A patient I will call Laura came to me because she has an enmeshed relationship with her mother, which ruins her life. At 37 years of age, she was still living at home with her mother and her abusive alcoholic brother. She could not sustain any relationship with a partner because her mother systematically undermine any such attempts, essentially putting her down all the time, giving her the message that she is incapable of independence. In addition, it was her duty to help her brother when he got himself into trouble. Previous attempts at becoming independent and move out had failed.

She moved out shortly after I started to see her in psychotherapy. This time she began to enjoy her independence, particularly because she was starting to learn how to develop healthy boundaries towards her mother. A few weeks after having moved, her mother’s house was broken into and many valuables were stolen, including expensive jewelry she had left at her mother’s place. Now she became scared of living alone. She told me how afraid she was to be alone in her new house, and that she was thinking of moving back to her mother’s. What if she got broken into – she felt her mother’s place would be safer, because there were two people living there, plus a dog. Her left brain had created a disembodied story with a false logic, because she is emotionally (right brain) in such inner turmoil when it comes to her mother, that she has to dissociate herself from her body (right brain) and all the painful signals it tries to send to her consciousness. Not until I asked her the following question could she see the pseudo-logic that drove her: “Don’t you find it curious that the very place you find would be so safe, with two people and a dog, is precisely the place which got broken into, and from which all your jewelry got snatched?” I asked. My question hit her like a ton of bricks. She realized that her sense of safety ‘at home’ with her mother was in her case an integral part of her enmeshment with her mother, and that she needed to direct her energies into another direction: How can she increase her sense of safety as a single woman living independently in her own home?
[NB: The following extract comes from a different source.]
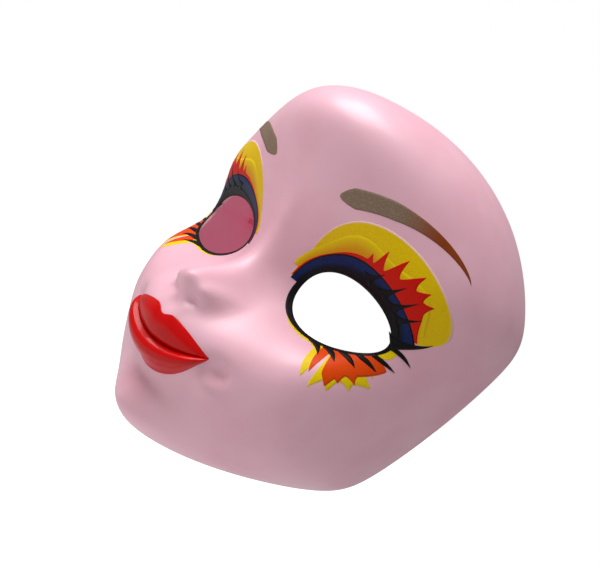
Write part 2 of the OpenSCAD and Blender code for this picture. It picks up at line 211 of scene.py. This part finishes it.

The second vignette involves the following note I posted in my office for my patients before I went on holidays:

MEMO
August 5, 2015
To all patients,
Dr. Treyvaud will be away on summer vacation for the following period:
Monday, August 17, 2015 to Friday, September 11, 2015.
Dr. Treyvaud will be back on Monday, September 14, 2014.
Thank you.

 

A couple, husband and wife, whom I see independently, missed their first session after my holidays, because they were absolutely convinced I had posted my return for September 17. Until I showed them a printed copy of my note, they could not believe me.

These two vignettes are a reminder of the challenge our left brain poses, when it is disconnected from the right brain. Here are its unsavory characteristics with which it tyrannizes our lives when left unchecked by the right brain:

THE LEFT BRAIN:

  1. Constructs a self-consistent world of pure theory that always reflects back on itself and confirms itself;
  2. Controls the voice and the means of argument, such as logic, linearity, detachment and language;
  3. Parses reality into bits – if no clear bits are available, it will invent them.
  4. It only re-presents the world after the fact and creates a (sometimes) useful fiction;
  5. Is only capable of black and white thinking;
  6. Does not perceive stories, but a mass of discreet episodes, often out of sequence, thus maintaining distortions;
  7. Needs to always feel in control;
  8. Is competitive;
  9. Thinks it can go it alone without the right brain;
  10. Thinks it knows it all;
  11. Is overly optimistic and unrealistically positive in its self-appraisal;
  12. Is in denial about its shortcomings and unreasonably certain;
  13. Is prone to paranoia and mistrust.

 

As you can see, these scientific findings about the left brain are not just interesting knowledge floating high up in the clouds of academic knowledge. We can observe and directly experience these characteristics in our everyday life.